Argentina
Oficiais detidos por rapto de crianças



Nove sub-oficiais da Marinha argentina foram detidos na noite de sexta-feira, no bairro da base naval de Mar del Plata, por alegada participação no rapto de filhos de presos políticos e desaparecidos, durante a ditadura militar que durou entre 1976 e 1983. Este é o único crime cometido neste período que não prescreve, visto não ter sido incluído nas leis de Obediência Devida e Ponto Final nem na amnistia decretada por Carlos Menem.
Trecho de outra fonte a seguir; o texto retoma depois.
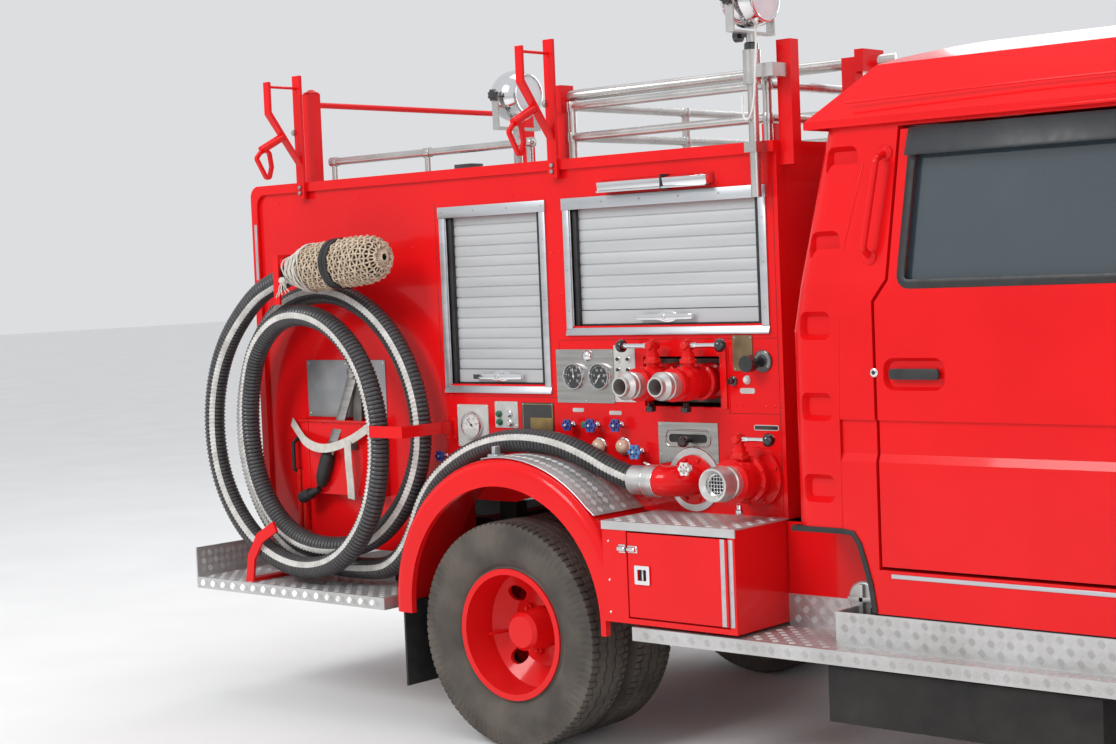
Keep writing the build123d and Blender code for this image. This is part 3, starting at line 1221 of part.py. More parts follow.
# The pole lies askew in the clamps of the middle post and the inner front post
POLE = ((40.0, -BODY_HALF + 59, 2133.0), (1095.0, -BODY_HALF + 493, 2180.0))
POLE_R = 19.0


HOLDERS_X = (-1148.0, 98.0)


def loop_handle(x):
    """The lock handle of a ladder holder: a short tube across the arm with a bent rod loop below it."""
    outline = make_face(FilletPolyline(*[(x, FORK_Y - out, z) for out, z in LOOP], radius=11, close=True))
    band = offset(outline, LOOP_R) - offset(outline, -LOOP_R)
    loop = extrude(band, LOOP_R, dir=(1, 0, 0), both=True)
    return loop + bar((x, FORK_Y - 80, 2088), (x, FORK_Y - 178, 2040), 15)


FORK_Y = -BODY_HALF - LIP_T - 12
# Columns: out from the fork's upright, height
LOOP = [(170, 2044), (204, 2010), (152, 1924), (134, 1980), (142, 2030)]
LOOP_R = 6.5
FORK_TOP = 2316.0


def ladder_holders():
    """Forked ladder holders on the body's right edge, with loop handles."""
    pieces = []
    for x in HOLDERS_X:
        fork = box(x - 20, x + 20, FORK_Y, FORK_Y + 12, BODY_TOP - 62, FORK_TOP)
        fork += front_prism([(FORK_Y, 1985), (FORK_Y + 12, 1985), (FORK_Y - 132, 2178), (FORK_Y - 132, 2287),
                             (FORK_Y - 144, 2287), (FORK_Y - 144, 2170)], x - 14, x + 14)
        fork += rod_y(x, 2270, 5, FORK_Y + 2, FORK_Y - 139)
        pieces.append(fork + loop_handle(x))
    return pieces


POST_Y = BODY_HALF - 63
FRONT_POST_Y = BODY_HALF - 43
INNER_POST_Y = BODY_HALF - 395
# Columns: x, distance from the middle with its side, top; those ahead of the deck stand on the body's front
POSTS = [(-1165.0, -POST_Y, 2254.0), (-1165.0, POST_Y, 2254.0), (77.0, -POST_Y, 2080.0), (77.0, POST_Y, 2080.0),
         (960.0, -FRONT_POST_Y, 2223.0), (960.0, -INNER_POST_Y, 2187.0), (960.0, FRONT_POST_Y, 2223.0)]


def roof_posts():
    """Red posts on the deck and the thin bar between the rear pair."""
    pieces = []
    for x, y, top in POSTS:
        foot = DECK_Z + 4 if x < BODY_FRONT - 40 else 1850
        pieces.append(box(x - 25 if foot > 1860 else BODY_FRONT, x + 25 if foot > 1860 else BODY_FRONT + 50,
                          y - 22, y + 22, foot, top))
    rear = pieces[0] + pieces[1] + rod_y(-1165, 2214, 11, -POST_Y, POST_Y)
    eye = bar(*POLE, POLE_R + SEAM_GAP)
    pieces[2] += box(57, 97, -POST_Y - 30, -POST_Y + 34, 2078, 2170)
    pieces[5] += box(BODY_FRONT + 48, BODY_FRONT + 80, -INNER_POST_Y - 22, -INNER_POST_Y + 98, 2140, 2210)
    return [rear] + [piece - eye for piece in pieces[2:]]


SEARCHLIGHT = (-400.0, -300.0, 2190.0)


def searchlight():
    """Round chrome searchlight with its forked foot."""
    x, y, z = SEARCHLIGHT
    foot = rod_z(x, y, 60, DECK_Z + 4, DECK_Z + 40) + rod_z(x, y, 16, DECK_Z + 40, z - 110)
    foot += box(x - 14, x + 14, y - 112, y + 112, z - 122, z - 112)
    foot += box(x - 14, x + 14, y - 112, y - 106, z - 122, z + 12)
    foot += box(x - 14, x + 14, y + 106, y + 112, z - 122, z + 12)
    head = Pos(x, y, z) * Sphere(92) & box(x - 100, x + 60, y - 100, y + 100, z - 100, z + 100)
    head += rod_y(x, z, 8, y - 105.7, y + 105.7)
    return foot, head


MAST = (925.0, -BODY_HALF - 43)
MAST_R = 16.0
MAST_LOW = 1756.0
MAST_TOP = 2218.0
MAST_SLEEVE = (27.0, 2092.0, 2194.0)
FLOOD_Z = MAST_TOP + 127


def floodlight():
    """Mast beside the front post, swivelling yoke and round lamp head."""
    x, y = MAST
    mast = rod_z(x, y, MAST_R, MAST_LOW, MAST_TOP)
    radius, z0, z1 = MAST_SLEEVE
    mast += rod_z(x, y, radius, z0, z1)
    mast += box(x - 22, x + 22, y - 24, -BODY_HALF - LIP_T, BODY_TOP - LIP_W, BODY_TOP - 4)
    mast += box(x - 16, BODY_FRONT + 40, y - 16, -FRONT_POST_Y - 22, 2110, 2150)
    yoke = rod_z(x, y, 14, MAST_TOP + 0.3, MAST_TOP + 30)
    yoke += box(x - 14, x + 14, y - 106, y + 106, MAST_TOP + 24, MAST_TOP + 30)
    for side in (-1, 1):
        yoke += box(x - 14, x + 14, y + side * 100, y + side * 106, MAST_TOP + 24, FLOOD_Z + 12)
    head = Pos(x, y, FLOOD_Z) * Sphere(88) & box(x - 95, x + 55, y - 95, y + 95, FLOOD_Z - 95, FLOOD_Z + 95)
    head += rod_y(x, FLOOD_Z, 8, y - 99.7, y + 99.7)
    return mast, yoke, head


def work_lamps():
    """Trough lamp over each large shutter."""
    lamp = front_prism([(-BODY_HALF, 1812), (-BODY_HALF - 42, 1806), (-BODY_HALF - 46, 1836),
                        (-BODY_HALF, 1846)], 300, 738)
    return both_sides([lamp])


def under_tanks():
    """Fuel tank and battery box under the running boards."""
    tank = box(1265, 2100, -910, -400, 250, BOARD_LIP - 8)
    battery = box(1265, 1800, 400, 910, 250, BOARD_LIP - 8)
    for y in (-1, 1):
        for x in (1400, 1700):
            strap = box(x - 20, x + 20, y * (RAIL_Y + RAIL_W / 2), y * 470, BOARD_LIP - 20, RAIL_TOP - RAIL_H + 60)
            if y < 0:
                tank += strap
            else:
                battery += strap
    return [tank, battery]


def exhaust():
    """Silencer and pipes under the left rail."""
    pipe = bar((2400, 180, 440), (560, 180, 430), 26) + bar((570, 176, 430), (300, 330, 430), 26)
    for x in (620.0, 1500.0):
        pipe += rod_z(x, 180, 8, 435, RAIL_TOP - RAIL_WALL - SEAM_GAP - MEMBER_H)
    return pipe + rod_x(180, 430, 85, 800, 1400)


def main():
    """Build every piece and write it."""
    save("chassis_frame", chassis_frame())
    save("power_train", power_train())
    save("rear_axle", rear_axle())
    save("front_axle", front_axle())
    springs = [leaf_spring(0, SPRING_SEAT_Z, 1150, y) for y in (-SPRING_Y, SPRING_Y)]
    springs += [leaf_spring(WHEELBASE, TYRE_R + 20, 1050, y) for y in (-FRONT_SPRING_Y, FRONT_SPRING_Y)]
    save("leaf_springs", springs)
    for side, y in (("right", -1), ("left", 1)):
        tyres, rims = wheel_pair(y)
        save(f"rear_tyres_{side}", tyres)
        save(f"rear_rims_{side}", rims)
        tyre, rim = front_wheel(y)
        save(f"front_tyre_{side}", tyre)
        save(f"front_rim_{side}", rim)
        save(f"knuckle_{side}", knuckle(y))
    shell, doors, panes = cab()
    save("cab_shell", [shell] + both_sides([grab_handle()]))
    for name, piece in {**doors, **panes}.items():
        save(name, piece)
    save("cab_roof", cab_roof())
    save("seats", seats())
    save("dashboard", dashboard())
    save("steering_wheel", steering_wheel())
    save("bumper", bumper())
    save("grille", grille())
    save("lamps", headlamps() + tail_lamps() + work_lamps())
    save("mirrors", mirrors())
    save("beacon_bar", beacon_bar())
    save("equipment_body", equipment_body())
    save("shutters", shutters())
    save("panel_plates", panel_plates())
    save("gauges", gauges() + sight_glasses())
    save("pump", pump())
    save("valve_bodies", valve_bodies())
    save("couplings", couplings())
    save("valve_handles", valve_levers() + hand_wheels())
    save("suction_hoses", both_sides([suction_hose()]))
    save("strainer_baskets", both_sides([strainer_basket()]))
    save("hose_brackets", hose_brackets())
    save("fenders", both_sides([fender()]))
    save("step_boxes", both_sides([step_box(), skirt()]))
    save("locker_door_right", locker_door())
    save("locker_door_left", mirrored(locker_door()))
    save("treads", treads() + [deck_plate()])
    save("mud_flaps", mud_flaps())
    save("roof_rails", roof_rails())
    save("roof_holders", ladder_holders() + roof_posts())
    foot, head = searchlight()
    mast, yoke, lamp = floodlight()
    save("lamp_supports", [foot, mast])
    save("searchlight", head)
    save("floodlight_yoke", yoke)
    save("floodlight", lamp)
    save("under_tanks", under_tanks())
    save("exhaust", exhaust())


main()
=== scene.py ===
"""Looks of the crew-cab light fire truck, built around its CAD frame.

Sizes are written in millimetres with X from the rear axle, as in the part's source, and turned into the row
frame's metres when a mesh is made. The right side is -Y; what both sides have is built there and mirrored.
"""
import json
import math
import random

import bmesh
import bpy
from mathutils import Matrix, Vector


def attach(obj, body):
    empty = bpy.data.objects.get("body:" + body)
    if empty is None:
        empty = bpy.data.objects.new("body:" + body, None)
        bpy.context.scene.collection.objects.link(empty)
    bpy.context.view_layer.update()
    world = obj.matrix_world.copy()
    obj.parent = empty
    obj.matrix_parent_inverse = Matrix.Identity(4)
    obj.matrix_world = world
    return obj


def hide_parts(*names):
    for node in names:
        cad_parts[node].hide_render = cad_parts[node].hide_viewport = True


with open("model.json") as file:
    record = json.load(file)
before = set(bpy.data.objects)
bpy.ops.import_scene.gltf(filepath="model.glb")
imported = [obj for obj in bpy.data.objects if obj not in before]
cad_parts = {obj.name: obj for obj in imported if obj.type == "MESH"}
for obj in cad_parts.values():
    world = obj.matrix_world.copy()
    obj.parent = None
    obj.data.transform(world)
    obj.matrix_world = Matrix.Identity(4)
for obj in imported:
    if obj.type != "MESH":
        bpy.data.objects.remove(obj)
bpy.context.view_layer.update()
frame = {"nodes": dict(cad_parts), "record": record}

SHIFT_X = -1160.0
PHOTO_W = 1116
FOCAL_PX = 1955.9
SENSOR_MM = 36.0
# Half widths: of the body, over the fenders, of the cab up to its belt and of the cab's roof edge
BODY_HALF = 657.0
OUTER_HALF = 930.0
CAB_HALF = 850.0
CAB_TOP_HALF = 812.0
BELT_Z = 1485.0
DRIP_Z = 1930.0
WHEELBASE = 2800.0
TYRE_R = 374.0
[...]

Os sub-oficiais (categoria entre sargento e oficial) são ainda acusados de apropriação e troca de identidades de quase uma centena de crianças. Todos eles têm filhos nascidos entre 1976 e 1980 e, segundo a associação Avós da Praça de Maio, as esposas de vários suboficiais navais tiveram filhos em circunstâncias estranhas.
«Em muitos casos há registos de partos em casas particulares, apesar de terem à disposição clínicas na zona. Em outros não existe documentação médica prévia em relação à suposta gravida», afirmou Estela Carloto, presidente da organização.
Para as Mães da Praça de Maio estas detenções constituem «um passo em frente na justiça». «Nunca foi permitido a estas crianças conhecer a sua verdadeira origem», afirma Andrea Benítez, que considera que «não podemos cobrir este assunto com um silêncio de esquecimento, porque os criminosos devem pagar por o que fizeram».
«Trata-se de crimes contra a humanidade, delitos que não prescrevem, pelo que os seus autores devem ir para a prisão», acrescenta. «A justiça deve ser um valor natural e não um objectivo pelo qual há sempre que lutar, com o sofrimento das pessoas.»


Testemunhos

O diário argentino «Página 12» publicou, na sua edição de domingo, o relato de alguns testemunhos recolhidos pela justiça na investigação do caso, a maioria de vizinhos dos detidos.
Um deles identifica um oficial que tinha «a ilusão de que lhe tinham dado um menino branco, mas tentaram dar-lhe um que era meio negrito». «Como não quis o bebé, fê-lo desaparecer. Isto fez-se bastantes vezes. As únicas crianças que lhes importavam eram os recém nascidos e se eram brancos. Os mais velhos eram sempre postos de lado», acrescentou.
«Matavam as mães e distribuíam os bebés a casais ligados à marinha. Todos sabíamos que a esposa de Policarpo Vásquez (sub-oficial detido em Março) saía de casa simulando estar grávida com uma almofada na barriga», afirma uma das testemunhas.
«Recordo que a esposa de Díaz (outro sub-oficial) me disse: "O meu marido não me deixou chorar o bebé que perdi, porque logo a seguir trouxe-me uma menina de não sei quem."», afirma outra.
Esta realidade, conhecida segundo as testemunhas em toda a base, foi tornada pública em 1985. Outra testemunha fala de um enfermeiro que «anestesiava os detidos e logo eram atirados ao mar».
Um dos militares detidos confirmou as acusações. «O que as testemunhas dizem é verdade. A quantidade de bebés que foram apropriada na Base Naval supera os dez», declarou o sub-oficial Pedro Munõz.
«Quando chegava uma rapariga grávida teciam uma história sobre ela. Diziam que era uma subversiva muito perigosa, que tinha morto um comissário, que era uma guerrilheira importante. Com este argumento, isolavam-na e ninguém se podia aproximar. Faziam tudo isto, porque queriam ficar com o bebé», conta Munõz.
O sub-oficial confirma a preferência de crianças brancas e diz que os de pele escura passavam a engrossar a lista de desaparecidos. «É verdade, quase tudo é verdade. É verdade o roubo de bebés e também é verdade que os enfermeiros injectavam os detidos para os atirarem ao mar», afirma.